960 € étant la richesse selon Mme Pénicaud, elle va les effondrer.

4) Réduction des droits pour accéder à l’assurance chômage : 2,85 milliards d’économies

Il faudra avoir travaillé 6 mois sur les 24 derniers mois au lieu de 4 mois dans les 28 derniers moins. Cette mesure exclurait entre 250 et 300 000 demandeurs d’emploi, plus particulièrement les femmes et les jeunes, principales victimes du temps partiel subi et des contrats courts

5) Rechargement des droits plus difficile (Allongement des droits lorsqu’on reprend le travail avant la fin des droits.
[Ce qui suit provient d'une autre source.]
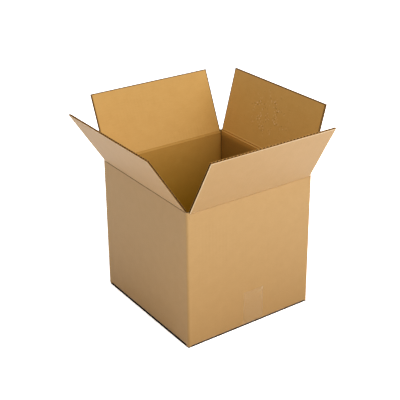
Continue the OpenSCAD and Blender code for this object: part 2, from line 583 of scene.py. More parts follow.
def add_node(tree: NodeTree, kind: str, links: dict | tuple = (), **settings) -> Node:
    """Adds a shader node with its settings and links.

    Args:
        tree: The node tree.
        kind: The node's type name, without the ShaderNode that it begins with.
        links: For each input, in order or else by name or number, a node or a socket to link or a
            value to set. A node stands for the first of its outputs that is in use.
        **settings: Properties of the node.

    Returns:
        The new node.
    """
    node = tree.nodes.new(f"ShaderNode{kind}")
    for name, value in settings.items():
        setattr(node, name, value)
    for key, value in links.items() if isinstance(links, dict) else enumerate(links):
        if isinstance(value, Node):
            value = next(socket for socket in value.outputs if socket.enabled)
        if isinstance(value, NodeSocket):
            tree.links.new(value, node.inputs[key])
        else:
            node.inputs[key].default_value = value
    return node


@dataclass(frozen=True)
class Surface:
    """A material of one shader, whose inputs each kind of surface works out."""

    name: str

    def add_inputs(self, tree: NodeTree) -> dict[str, object]:
        """Adds the nodes that feed the shader, and gives its inputs by name."""
        raise NotImplementedError

    def build(self) -> Material:
        """Makes the material.

        Returns:
            The new material.
        """
        material = bpy.data.materials.new(self.name)
        tree = empty_tree(material)
        shader = add_node(tree, "BsdfPrincipled", self.add_inputs(tree))
        add_node(tree, "OutputMaterial", (shader,))
        return material


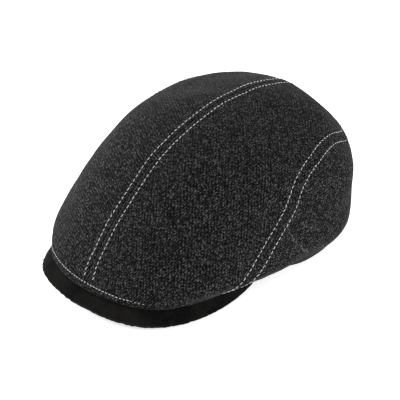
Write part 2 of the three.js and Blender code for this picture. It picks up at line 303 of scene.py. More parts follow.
# %% [markdown]
# A panel starts as a flat grid from `create_grid`. Its two directions become shares along the
# panel and across it, and each vertex then moves to its place on the crown. Between the borders
# the places are mixed on a flat map of the crown, with the apex in the middle and the rim as the
# unit circle, because degrees and heights by themselves would bunch up at the apex.
#
# Rows are crowded where the cloth is sewn, since a seam's groove is only a millimetre or two wide
# while the cloth between the seams is smooth.

# %% Flat map of the crown and crowded shares
SEAM_CROWDING, END_CROWDING = 0.75, 0.35


def to_map(place):
    angle, up = np.radians(place[0]), place[1]
    return np.stack([(1 - up) * np.sin(angle), -(1 - up) * np.cos(angle)], -1)


def from_map(spot):
    return np.degrees(np.arctan2(spot[..., 0], -spot[..., 1])), 1 - np.linalg.norm(spot, axis=-1)


def crowd_both(share):
    return share - SEAM_CROWDING * np.sin(2 * np.pi * share) / (2 * np.pi)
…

C’est une des multiples incitations à reprendre le travail le plus tôt possible)

Le seuil minimal de rechargement serait fixé à 6 mois, au lieu d’un mois aujourd’hui. Près de 750 000 personnes verront leur indemnité diminuer drastiquement ou être supprimée.

6) La réforme systémique contre tous les salariés commence par les cadres du privé

- Les cadres dont le salaire est supérieur à 4500 euros bruts verront leur allocation réduite de 30 % au bout du 7ème mois, avec un plancher de 2261 euros nets par mois, sauf ceux qui ont plus de 57 ans.
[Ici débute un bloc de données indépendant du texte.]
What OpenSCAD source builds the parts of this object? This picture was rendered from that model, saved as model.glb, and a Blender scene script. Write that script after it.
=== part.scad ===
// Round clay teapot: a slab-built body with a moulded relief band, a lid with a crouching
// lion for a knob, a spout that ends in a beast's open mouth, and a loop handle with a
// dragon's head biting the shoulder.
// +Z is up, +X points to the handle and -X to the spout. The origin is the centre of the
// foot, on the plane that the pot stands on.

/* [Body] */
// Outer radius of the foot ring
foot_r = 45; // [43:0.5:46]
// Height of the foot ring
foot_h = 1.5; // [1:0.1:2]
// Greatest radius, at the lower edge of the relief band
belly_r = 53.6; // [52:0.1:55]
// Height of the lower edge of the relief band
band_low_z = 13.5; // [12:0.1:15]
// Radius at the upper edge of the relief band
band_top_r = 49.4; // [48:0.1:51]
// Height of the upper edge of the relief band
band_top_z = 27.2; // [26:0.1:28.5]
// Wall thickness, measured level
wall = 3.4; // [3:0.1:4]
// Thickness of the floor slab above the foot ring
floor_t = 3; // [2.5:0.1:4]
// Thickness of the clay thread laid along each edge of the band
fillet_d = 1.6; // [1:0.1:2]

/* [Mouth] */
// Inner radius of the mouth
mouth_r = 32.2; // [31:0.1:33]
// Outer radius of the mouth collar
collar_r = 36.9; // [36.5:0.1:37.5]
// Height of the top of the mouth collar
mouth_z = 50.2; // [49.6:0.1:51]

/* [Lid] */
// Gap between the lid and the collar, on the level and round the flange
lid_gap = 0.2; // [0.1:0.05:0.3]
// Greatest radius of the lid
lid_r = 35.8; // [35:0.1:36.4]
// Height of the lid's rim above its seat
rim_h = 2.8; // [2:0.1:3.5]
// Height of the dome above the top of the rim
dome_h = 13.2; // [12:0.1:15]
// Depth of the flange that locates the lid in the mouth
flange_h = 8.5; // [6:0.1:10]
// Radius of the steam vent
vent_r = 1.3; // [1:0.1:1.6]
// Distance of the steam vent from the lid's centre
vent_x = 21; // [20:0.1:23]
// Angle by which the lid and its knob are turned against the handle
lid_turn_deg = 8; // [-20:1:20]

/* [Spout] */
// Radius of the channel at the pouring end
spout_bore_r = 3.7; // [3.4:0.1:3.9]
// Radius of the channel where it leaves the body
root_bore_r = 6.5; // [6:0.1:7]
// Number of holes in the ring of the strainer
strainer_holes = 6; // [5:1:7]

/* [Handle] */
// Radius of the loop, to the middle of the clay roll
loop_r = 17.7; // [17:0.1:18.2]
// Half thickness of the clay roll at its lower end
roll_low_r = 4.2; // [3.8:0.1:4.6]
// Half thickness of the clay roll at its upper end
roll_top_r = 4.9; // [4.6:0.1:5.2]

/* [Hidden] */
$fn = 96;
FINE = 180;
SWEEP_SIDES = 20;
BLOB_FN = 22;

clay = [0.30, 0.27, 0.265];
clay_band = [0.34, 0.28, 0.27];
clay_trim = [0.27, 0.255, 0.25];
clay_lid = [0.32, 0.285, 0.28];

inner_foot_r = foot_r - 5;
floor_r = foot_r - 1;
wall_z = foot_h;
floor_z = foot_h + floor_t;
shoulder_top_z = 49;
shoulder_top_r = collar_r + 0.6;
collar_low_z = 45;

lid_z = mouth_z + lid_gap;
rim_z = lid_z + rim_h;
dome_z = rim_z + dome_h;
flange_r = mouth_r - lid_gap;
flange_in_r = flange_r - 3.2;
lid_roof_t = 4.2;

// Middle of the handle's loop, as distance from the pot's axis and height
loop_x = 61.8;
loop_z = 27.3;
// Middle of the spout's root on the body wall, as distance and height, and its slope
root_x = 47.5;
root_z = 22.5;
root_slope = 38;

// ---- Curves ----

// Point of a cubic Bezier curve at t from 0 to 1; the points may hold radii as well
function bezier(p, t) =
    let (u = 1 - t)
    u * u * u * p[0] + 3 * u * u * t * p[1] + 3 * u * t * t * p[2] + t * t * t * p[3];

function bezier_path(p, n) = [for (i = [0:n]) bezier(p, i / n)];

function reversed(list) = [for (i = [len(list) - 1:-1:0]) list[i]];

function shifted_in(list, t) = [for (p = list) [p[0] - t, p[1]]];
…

- Il ne s’agit pas d’économies : ces cadres sont peu nombreux et peu au chômage. ils cotisent beaucoup plus qu’ils reçoivent.

- La raison véritable c’est d’imposer une réduction drastique, limitée par un plancher de 2261 € pour l’instant, mais destiné à aller vers le nouveau filet universel de sécurité sociale de Macron – Buzyn qu’ils veulent infliger sous couvert de lutte contre la pauvreté Cf. « Stratégie nationale de prévention et de lutte contre la pauvreté ».

- C’est la conséquence de la fiscalisation en cours, un système copié entre autres sur l’Allemagne, préparant la sortie des cadres de l’assurance chômage et de la Sécurité Sociale vers les assurances privées.

- Signez la pétition CFE - CGC / UGICT- CGT http://www.ugict.cgt.fr/articles/actus/allocations-chômage.

7) Indemnisation des Indépendants et des démissionnaires

- Les indépendants devront avoir généré un revenu minimum de 10 000 euros par an sur les 2 dernières années, avant la liquidation judiciaire et bénéficieront d’une indemnisation plafonnée à 800 euros par mois pendant 6 mois.

- Le but est d’aider les entreprises – et bientôt la fonction publique - à « convaincre « les salariés de sortir du salariat. Lors des plans sociaux la création d’entreprises – dont la plupart font faillite - est fortement encouragée.

- Il s’agit aussi d’effacer la distinction entre salarié et non salarié. Or le droit du travail est fondé sur la notion de salariat. Derrière la réforme il s’agit de poursuivre l’objectif de remplacer le droit collectif par le contrat individuel, en se débarrassant en même temps des syndicats, rêve du patronat depuis toujours.

- Le plafonnement de 800 € est appelé à se généraliser comme filet universel de sécurité.

8) La tarte à la crème de « l’accompagnement »

Chaque agression a un remède supposé soulever l’enthousiasme des victimes : « l’accompagnement » ! Il vaudrait mieux abandonner ce décret, créer des emplois en changeant de politique économique et sociale, les 35 heures…

Remarque : si la réforme à points passe, la notion de 25 meilleures années…disparaissant, la baisse des droits pour les chômeurs sera amplifiée sur le montant de la retraite.

Un programme progressiste doit inclure la reconquête de la protection sociale !

- Dans l’immédiat il faut lutter contre les réformes en cours : assurance chômage, Ma santé 2022, Transformation de la fonction publique, retraites,...

- Il faut un programme ambitieux de reconquête de la Sécurité Sociale, de la protection sociale, à hauteur des exigences et possibilités du XXIème siècle, mais selon leurs principes fondateurs, plus accessibles et plus modernes que jamais.